> Records for the exercise

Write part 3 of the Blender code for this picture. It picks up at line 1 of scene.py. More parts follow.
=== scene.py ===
==
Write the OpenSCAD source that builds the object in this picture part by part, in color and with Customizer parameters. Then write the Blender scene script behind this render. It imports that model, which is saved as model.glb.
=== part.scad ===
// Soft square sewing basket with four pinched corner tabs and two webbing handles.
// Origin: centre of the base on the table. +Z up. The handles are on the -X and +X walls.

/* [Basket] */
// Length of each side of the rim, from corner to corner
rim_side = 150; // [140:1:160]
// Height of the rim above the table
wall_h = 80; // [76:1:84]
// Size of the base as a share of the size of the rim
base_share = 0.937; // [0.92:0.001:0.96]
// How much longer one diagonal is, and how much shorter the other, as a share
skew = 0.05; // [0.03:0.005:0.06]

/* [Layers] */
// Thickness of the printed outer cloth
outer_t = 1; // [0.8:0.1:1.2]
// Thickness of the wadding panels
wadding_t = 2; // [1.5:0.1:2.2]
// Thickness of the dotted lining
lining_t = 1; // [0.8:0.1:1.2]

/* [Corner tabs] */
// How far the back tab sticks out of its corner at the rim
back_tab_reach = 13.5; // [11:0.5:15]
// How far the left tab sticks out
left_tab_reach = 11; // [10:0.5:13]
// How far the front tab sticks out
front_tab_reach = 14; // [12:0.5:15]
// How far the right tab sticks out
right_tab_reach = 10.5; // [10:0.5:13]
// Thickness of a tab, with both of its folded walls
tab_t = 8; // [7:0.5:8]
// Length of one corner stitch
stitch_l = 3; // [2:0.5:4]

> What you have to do
Provide only the number of lines in the entries that hold the word "Write".

> Answer to the task
2